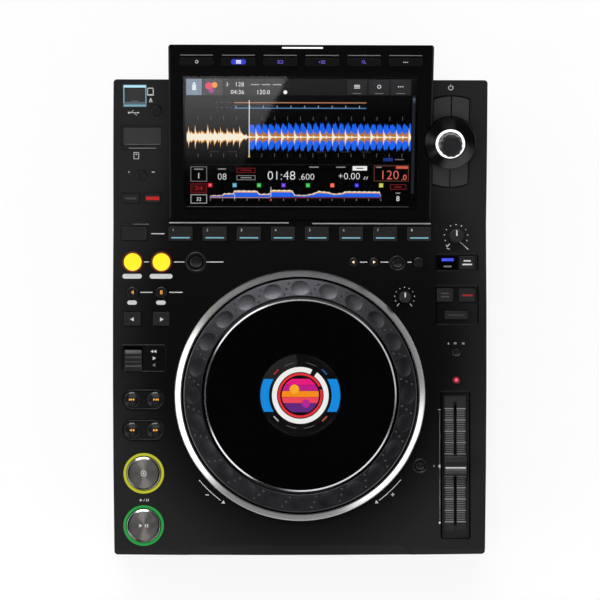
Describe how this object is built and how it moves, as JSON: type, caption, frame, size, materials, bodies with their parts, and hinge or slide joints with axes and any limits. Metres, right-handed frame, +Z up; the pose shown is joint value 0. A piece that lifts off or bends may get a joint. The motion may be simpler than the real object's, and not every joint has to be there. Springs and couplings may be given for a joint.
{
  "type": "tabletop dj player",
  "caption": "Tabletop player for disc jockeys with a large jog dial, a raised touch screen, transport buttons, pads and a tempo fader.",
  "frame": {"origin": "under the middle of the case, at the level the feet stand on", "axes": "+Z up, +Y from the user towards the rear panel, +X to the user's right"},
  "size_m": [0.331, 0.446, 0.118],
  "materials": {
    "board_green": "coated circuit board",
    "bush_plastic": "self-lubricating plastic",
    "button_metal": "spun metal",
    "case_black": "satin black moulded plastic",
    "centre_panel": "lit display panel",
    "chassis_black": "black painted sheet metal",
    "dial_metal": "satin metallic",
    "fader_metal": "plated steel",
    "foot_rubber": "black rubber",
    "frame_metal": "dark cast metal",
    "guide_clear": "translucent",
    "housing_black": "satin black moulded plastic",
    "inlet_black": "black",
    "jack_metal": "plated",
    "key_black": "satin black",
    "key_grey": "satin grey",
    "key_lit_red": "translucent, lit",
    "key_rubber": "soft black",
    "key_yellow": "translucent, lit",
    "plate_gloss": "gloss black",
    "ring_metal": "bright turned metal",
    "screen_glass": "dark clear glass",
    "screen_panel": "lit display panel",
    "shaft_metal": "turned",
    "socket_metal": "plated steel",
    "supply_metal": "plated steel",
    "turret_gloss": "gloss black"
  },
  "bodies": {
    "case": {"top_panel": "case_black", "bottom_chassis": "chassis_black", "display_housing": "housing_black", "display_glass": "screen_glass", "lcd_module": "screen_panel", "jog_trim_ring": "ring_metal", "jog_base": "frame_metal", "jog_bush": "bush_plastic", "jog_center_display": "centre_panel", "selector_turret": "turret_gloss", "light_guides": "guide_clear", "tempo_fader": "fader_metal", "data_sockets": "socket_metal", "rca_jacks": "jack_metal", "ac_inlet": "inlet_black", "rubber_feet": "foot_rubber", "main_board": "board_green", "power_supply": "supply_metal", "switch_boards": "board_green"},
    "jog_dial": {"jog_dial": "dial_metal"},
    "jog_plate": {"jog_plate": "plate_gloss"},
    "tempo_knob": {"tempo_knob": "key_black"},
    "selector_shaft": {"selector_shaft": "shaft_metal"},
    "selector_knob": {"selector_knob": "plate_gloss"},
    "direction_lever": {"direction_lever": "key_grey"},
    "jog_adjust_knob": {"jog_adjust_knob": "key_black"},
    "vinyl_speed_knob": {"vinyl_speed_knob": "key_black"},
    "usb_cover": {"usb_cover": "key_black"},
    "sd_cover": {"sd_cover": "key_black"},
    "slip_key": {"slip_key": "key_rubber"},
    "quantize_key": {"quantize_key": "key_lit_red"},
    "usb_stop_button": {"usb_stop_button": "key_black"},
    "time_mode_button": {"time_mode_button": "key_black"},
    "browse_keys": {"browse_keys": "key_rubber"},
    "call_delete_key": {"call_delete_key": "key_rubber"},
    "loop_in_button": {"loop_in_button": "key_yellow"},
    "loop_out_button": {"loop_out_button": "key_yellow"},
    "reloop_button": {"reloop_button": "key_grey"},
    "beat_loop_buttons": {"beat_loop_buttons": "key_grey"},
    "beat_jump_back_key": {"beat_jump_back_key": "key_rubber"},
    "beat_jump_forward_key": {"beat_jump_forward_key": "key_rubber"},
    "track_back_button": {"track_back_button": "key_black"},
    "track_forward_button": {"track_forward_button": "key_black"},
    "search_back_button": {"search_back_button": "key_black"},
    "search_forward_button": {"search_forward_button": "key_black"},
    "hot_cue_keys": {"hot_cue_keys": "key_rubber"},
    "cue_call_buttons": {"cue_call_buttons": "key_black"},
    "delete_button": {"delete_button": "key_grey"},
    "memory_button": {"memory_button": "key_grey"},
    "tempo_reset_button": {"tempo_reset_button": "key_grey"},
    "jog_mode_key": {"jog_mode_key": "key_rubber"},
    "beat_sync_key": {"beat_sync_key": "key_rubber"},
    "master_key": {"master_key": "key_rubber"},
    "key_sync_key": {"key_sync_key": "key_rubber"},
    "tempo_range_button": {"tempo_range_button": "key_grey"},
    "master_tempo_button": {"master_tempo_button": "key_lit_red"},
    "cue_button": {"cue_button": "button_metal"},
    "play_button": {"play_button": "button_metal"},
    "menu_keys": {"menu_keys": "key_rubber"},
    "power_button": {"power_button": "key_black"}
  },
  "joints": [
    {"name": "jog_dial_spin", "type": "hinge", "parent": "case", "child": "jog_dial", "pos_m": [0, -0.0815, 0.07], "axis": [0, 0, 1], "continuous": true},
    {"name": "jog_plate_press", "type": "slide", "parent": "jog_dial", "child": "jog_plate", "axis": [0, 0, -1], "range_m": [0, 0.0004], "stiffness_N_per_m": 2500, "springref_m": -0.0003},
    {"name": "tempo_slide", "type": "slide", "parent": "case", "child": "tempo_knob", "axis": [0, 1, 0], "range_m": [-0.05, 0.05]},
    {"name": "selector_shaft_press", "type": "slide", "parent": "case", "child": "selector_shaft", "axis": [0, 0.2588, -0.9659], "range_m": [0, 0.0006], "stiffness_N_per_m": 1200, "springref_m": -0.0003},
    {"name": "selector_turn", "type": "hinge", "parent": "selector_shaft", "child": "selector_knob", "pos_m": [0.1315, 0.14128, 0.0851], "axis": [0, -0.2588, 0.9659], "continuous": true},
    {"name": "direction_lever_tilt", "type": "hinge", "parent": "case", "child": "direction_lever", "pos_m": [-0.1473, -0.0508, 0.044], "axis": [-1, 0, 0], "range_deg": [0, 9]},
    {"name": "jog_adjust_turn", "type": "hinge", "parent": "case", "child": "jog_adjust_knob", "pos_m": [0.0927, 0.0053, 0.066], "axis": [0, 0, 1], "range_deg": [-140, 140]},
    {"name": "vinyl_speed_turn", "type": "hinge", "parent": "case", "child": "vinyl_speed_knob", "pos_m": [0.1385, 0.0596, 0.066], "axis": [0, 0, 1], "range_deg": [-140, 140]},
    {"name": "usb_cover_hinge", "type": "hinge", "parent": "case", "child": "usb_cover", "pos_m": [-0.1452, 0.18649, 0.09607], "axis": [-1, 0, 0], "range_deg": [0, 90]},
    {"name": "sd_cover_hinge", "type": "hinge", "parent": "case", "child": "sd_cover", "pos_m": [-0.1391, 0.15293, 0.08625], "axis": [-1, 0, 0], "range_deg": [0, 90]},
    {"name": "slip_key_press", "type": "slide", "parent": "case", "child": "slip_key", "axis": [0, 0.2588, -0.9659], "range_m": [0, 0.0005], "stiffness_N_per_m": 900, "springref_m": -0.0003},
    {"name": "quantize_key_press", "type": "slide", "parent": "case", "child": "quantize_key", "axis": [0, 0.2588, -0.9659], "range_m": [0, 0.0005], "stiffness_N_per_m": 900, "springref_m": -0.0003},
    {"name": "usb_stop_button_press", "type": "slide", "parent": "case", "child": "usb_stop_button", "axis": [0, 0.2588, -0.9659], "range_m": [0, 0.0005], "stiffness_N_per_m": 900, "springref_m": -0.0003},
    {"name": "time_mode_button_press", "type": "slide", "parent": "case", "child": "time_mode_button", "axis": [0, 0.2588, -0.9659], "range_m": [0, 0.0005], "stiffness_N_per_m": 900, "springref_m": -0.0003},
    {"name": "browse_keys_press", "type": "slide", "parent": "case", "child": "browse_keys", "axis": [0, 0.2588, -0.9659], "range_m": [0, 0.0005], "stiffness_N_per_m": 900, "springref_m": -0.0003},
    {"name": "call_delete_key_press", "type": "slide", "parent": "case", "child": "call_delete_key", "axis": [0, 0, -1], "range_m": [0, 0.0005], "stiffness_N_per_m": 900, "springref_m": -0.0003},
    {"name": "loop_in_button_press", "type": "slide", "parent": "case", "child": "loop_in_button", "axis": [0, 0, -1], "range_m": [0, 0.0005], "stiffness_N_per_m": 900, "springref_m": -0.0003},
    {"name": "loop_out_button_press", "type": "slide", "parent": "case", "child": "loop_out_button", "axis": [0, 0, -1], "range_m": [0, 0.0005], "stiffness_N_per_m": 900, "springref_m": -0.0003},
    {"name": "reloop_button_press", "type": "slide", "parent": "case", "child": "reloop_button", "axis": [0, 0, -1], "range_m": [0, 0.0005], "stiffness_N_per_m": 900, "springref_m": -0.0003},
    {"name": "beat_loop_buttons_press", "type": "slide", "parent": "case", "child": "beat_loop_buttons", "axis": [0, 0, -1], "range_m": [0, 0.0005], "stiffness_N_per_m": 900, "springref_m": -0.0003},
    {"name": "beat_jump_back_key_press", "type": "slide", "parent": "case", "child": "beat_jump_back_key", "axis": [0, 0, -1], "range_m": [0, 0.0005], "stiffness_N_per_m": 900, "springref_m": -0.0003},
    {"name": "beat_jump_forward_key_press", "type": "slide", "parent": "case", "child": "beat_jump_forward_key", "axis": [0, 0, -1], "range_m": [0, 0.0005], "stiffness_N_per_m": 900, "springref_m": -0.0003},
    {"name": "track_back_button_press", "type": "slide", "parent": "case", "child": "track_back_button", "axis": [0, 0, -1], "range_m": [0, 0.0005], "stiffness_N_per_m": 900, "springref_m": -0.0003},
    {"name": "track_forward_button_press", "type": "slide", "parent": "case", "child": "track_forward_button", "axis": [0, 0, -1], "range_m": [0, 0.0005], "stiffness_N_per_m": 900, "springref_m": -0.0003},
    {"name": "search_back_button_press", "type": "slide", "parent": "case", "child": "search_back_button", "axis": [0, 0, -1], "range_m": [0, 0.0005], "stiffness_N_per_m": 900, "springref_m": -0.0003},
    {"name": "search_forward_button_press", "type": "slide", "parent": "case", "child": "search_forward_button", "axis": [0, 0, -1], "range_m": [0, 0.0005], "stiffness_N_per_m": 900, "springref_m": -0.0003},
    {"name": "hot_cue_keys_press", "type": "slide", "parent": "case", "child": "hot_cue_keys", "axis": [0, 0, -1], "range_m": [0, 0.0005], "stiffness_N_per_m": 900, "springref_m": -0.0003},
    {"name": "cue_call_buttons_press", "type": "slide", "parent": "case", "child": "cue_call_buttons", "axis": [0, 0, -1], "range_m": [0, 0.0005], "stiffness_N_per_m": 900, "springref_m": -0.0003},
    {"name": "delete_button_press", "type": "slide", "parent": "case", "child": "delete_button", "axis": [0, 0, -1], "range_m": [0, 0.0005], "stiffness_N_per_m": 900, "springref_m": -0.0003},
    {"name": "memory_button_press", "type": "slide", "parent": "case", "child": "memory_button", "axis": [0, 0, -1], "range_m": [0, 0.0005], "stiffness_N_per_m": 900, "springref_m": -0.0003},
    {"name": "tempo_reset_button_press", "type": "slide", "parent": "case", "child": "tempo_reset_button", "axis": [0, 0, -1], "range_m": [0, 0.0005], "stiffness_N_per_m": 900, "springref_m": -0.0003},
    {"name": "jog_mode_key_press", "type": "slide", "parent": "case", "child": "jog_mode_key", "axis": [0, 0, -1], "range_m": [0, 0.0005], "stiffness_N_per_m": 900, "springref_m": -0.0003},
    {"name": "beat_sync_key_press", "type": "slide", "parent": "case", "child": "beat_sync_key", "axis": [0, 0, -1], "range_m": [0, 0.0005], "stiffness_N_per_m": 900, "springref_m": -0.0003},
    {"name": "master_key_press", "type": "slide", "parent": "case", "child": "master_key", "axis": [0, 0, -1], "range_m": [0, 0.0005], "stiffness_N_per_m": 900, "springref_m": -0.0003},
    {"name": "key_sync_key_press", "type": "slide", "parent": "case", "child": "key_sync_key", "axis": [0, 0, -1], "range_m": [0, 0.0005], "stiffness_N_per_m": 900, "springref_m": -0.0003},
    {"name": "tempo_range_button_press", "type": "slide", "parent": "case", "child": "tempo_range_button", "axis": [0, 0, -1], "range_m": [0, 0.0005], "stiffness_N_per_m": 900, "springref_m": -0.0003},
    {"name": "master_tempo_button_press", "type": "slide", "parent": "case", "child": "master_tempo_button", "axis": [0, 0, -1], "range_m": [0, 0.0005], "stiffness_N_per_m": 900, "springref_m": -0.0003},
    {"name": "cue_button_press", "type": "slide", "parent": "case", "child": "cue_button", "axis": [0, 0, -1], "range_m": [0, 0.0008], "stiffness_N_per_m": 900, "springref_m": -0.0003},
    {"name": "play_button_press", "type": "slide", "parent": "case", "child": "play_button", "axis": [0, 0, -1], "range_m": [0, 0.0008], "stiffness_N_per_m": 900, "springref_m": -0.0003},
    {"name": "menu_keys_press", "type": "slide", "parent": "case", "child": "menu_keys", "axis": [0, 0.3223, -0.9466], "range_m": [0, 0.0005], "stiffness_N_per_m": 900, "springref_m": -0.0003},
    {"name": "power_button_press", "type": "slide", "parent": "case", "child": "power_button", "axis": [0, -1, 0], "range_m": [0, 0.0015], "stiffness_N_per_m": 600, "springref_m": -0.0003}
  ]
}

DESCRIPTION OF THE TASK ▸
Answer with a single number: the count of lines holding the word "joints".

REPLY ▸
2